== EXERCISE DETAILS ==
Scan the data for "where" and copy the lines it appears in.

(Entries with parts and joints)
====

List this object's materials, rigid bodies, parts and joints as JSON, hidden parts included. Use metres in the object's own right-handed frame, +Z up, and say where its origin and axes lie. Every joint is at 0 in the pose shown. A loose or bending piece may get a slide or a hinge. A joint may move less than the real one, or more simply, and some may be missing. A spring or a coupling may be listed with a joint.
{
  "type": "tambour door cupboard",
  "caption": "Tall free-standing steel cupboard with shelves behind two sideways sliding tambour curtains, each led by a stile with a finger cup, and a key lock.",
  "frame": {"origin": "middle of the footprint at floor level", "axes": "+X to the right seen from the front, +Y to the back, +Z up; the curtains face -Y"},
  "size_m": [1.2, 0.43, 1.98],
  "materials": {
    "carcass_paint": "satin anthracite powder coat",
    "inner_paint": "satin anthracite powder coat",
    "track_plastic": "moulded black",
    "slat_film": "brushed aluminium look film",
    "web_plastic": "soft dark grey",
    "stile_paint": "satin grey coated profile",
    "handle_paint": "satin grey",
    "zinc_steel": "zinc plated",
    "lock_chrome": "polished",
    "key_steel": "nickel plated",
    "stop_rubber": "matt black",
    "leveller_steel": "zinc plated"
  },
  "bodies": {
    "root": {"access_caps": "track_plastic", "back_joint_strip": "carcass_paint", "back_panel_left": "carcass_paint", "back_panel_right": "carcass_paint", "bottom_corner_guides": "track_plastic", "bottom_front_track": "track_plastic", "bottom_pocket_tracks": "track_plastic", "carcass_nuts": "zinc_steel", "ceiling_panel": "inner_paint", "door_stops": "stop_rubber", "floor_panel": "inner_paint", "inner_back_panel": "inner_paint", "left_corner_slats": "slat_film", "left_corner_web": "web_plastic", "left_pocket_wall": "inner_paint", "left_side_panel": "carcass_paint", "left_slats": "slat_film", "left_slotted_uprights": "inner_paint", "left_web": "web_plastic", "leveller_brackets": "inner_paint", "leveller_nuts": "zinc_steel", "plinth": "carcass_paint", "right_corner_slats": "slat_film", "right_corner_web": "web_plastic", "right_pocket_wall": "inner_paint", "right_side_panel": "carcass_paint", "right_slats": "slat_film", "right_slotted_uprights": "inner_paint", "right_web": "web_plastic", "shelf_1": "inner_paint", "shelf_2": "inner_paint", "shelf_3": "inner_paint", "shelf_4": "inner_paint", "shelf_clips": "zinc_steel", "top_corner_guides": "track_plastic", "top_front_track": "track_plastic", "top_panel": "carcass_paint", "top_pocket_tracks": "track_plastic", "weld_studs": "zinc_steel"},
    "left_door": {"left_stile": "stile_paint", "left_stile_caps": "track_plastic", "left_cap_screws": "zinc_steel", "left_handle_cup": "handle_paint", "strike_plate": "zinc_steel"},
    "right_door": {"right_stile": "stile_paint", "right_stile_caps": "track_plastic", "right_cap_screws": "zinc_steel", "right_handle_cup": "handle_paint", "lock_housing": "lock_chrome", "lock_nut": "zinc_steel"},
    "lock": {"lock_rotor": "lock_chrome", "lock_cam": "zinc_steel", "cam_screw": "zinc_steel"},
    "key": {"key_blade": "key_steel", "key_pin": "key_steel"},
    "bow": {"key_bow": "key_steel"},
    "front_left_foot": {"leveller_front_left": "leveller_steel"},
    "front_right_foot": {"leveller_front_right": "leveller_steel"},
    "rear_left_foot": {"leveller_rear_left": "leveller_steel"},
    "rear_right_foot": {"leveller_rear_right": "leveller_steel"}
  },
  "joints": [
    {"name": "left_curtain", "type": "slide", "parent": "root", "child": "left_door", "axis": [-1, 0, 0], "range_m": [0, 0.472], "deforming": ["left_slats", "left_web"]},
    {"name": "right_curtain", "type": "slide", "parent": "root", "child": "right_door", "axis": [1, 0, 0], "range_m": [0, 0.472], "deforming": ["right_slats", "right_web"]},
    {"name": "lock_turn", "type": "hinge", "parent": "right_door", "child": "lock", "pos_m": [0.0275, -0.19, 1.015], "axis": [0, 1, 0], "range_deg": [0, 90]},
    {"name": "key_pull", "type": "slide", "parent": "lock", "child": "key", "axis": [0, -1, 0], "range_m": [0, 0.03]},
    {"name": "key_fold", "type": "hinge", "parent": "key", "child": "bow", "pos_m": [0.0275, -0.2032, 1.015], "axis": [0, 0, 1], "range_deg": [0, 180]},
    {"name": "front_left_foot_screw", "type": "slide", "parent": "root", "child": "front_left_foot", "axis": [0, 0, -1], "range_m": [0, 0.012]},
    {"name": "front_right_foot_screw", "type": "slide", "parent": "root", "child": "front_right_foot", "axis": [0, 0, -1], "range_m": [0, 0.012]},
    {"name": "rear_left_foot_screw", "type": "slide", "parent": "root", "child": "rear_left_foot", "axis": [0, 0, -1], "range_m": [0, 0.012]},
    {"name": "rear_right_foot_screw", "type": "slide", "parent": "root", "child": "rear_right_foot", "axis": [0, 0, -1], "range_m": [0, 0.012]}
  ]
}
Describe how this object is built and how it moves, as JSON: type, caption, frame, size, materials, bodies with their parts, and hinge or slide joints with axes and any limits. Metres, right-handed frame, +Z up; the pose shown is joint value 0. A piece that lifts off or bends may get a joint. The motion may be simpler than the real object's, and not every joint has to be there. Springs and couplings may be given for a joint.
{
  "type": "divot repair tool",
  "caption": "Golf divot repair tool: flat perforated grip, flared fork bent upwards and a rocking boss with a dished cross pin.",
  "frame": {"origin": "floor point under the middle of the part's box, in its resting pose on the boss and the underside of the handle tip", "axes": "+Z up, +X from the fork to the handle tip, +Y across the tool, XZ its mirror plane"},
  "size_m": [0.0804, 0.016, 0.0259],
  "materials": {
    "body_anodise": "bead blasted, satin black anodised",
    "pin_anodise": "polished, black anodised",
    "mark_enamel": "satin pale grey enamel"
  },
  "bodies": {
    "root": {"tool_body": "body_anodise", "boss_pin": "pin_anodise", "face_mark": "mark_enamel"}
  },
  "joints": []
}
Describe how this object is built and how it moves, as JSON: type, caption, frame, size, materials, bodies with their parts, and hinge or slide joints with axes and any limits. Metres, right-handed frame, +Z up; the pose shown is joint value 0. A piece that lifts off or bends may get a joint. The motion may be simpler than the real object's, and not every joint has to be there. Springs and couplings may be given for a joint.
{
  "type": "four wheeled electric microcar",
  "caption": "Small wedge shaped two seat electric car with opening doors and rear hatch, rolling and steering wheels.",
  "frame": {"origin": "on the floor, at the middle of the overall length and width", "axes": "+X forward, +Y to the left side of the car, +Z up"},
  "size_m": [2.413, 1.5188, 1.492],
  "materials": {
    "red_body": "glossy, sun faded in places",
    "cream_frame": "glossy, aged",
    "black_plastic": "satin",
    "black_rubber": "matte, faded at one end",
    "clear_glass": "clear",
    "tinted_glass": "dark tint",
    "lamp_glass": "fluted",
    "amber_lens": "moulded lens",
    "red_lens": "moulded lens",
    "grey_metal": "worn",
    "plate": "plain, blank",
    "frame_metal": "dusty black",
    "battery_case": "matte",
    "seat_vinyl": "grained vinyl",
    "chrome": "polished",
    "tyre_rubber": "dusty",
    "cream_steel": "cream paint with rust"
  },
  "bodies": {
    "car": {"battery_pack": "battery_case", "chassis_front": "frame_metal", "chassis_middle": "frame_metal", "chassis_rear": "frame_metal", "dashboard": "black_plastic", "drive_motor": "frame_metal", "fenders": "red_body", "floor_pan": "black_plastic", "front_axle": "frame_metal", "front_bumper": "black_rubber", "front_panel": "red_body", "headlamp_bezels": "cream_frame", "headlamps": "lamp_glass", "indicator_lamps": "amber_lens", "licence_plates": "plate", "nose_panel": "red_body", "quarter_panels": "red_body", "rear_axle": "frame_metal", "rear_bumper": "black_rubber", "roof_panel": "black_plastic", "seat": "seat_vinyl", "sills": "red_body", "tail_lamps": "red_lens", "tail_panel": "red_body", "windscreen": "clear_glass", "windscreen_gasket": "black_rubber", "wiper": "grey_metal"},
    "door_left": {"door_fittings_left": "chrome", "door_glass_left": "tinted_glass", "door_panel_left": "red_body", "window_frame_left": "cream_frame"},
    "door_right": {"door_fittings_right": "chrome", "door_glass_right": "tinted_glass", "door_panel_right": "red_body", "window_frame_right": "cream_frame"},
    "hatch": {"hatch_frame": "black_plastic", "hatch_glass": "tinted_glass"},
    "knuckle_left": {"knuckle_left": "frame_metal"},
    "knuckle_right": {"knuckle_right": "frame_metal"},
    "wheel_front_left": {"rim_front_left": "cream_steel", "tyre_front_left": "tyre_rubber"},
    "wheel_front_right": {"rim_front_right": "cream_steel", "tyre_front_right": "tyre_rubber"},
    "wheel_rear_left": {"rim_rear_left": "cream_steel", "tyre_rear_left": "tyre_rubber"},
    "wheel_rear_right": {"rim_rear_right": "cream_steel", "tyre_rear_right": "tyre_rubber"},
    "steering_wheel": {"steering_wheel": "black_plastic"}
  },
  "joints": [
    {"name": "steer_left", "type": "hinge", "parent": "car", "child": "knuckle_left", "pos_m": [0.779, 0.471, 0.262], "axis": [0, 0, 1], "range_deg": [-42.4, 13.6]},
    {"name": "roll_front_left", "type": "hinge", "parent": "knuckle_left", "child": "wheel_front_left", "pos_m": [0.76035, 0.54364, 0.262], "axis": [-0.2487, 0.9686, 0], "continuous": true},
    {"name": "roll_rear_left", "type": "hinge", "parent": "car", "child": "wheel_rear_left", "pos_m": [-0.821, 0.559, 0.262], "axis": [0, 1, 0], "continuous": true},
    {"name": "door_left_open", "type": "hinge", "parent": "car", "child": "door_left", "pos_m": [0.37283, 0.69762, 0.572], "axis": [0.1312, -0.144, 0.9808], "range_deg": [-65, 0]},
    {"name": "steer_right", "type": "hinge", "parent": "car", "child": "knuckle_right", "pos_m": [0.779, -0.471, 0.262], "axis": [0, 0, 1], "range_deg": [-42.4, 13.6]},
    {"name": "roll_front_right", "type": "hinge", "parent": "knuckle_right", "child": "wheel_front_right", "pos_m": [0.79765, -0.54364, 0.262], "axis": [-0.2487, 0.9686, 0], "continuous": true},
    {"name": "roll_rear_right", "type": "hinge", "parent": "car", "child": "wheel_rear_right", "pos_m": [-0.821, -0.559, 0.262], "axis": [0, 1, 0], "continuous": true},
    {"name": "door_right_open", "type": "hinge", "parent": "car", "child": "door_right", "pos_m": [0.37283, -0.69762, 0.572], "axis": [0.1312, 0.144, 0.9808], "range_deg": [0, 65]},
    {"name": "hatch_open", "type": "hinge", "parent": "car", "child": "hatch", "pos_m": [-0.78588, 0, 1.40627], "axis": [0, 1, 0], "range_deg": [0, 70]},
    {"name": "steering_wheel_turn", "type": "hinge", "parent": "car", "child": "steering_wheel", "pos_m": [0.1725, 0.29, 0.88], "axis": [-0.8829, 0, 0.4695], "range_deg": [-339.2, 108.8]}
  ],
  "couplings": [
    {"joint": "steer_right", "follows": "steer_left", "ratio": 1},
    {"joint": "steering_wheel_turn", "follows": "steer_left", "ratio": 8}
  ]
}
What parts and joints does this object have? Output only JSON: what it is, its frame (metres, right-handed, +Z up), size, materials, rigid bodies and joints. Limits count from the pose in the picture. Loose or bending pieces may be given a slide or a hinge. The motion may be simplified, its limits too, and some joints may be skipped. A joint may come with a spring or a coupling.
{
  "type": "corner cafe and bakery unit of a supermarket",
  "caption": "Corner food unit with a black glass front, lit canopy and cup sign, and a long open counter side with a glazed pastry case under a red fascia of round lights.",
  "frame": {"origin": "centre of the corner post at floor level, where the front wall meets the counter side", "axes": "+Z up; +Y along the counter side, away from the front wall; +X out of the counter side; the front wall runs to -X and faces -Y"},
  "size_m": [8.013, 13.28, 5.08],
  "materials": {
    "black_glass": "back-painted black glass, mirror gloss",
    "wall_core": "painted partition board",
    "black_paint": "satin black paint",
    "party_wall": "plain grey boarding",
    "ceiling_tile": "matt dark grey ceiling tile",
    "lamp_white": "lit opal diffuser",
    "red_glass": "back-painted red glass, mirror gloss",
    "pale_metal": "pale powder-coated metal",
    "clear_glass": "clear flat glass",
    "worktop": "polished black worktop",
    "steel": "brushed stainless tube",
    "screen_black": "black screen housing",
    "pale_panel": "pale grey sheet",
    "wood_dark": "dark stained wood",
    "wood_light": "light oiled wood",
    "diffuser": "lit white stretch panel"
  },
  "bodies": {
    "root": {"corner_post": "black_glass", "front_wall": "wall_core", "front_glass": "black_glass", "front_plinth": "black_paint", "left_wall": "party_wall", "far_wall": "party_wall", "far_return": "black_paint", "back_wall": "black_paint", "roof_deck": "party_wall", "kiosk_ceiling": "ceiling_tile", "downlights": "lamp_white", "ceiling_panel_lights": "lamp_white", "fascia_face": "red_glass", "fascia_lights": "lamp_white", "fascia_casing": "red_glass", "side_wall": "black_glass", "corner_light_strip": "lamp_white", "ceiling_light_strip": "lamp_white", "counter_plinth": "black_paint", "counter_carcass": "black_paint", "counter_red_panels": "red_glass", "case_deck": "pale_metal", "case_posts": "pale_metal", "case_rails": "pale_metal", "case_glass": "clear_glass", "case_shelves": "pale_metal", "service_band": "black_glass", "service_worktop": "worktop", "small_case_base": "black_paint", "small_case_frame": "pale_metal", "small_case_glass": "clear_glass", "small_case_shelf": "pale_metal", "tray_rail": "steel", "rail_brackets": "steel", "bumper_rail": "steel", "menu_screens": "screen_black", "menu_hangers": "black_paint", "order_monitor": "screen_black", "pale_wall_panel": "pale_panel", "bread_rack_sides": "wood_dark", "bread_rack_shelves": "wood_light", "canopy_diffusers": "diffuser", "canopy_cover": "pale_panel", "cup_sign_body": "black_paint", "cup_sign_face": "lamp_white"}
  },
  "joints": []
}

====

== COMPLETED EXERCISE ==
List this object's materials, rigid bodies, parts and joints as JSON, hidden parts included. Use metres in the object's own right-handed frame, +Z up, and say where its origin and axes lie. Every joint is at 0 in the pose shown. A loose or bending piece may get a slide or a hinge. A joint may move less than the real one, or more simply, and some may be missing. A spring or a coupling may be listed with a joint.
  "frame": {"origin": "centre of the corner post at floor level, where the front wall meets the counter side", "axes": "+Z up; +Y along the counter side, away from the front wall; +X out of the counter side; the front wall runs to -X and faces -Y"},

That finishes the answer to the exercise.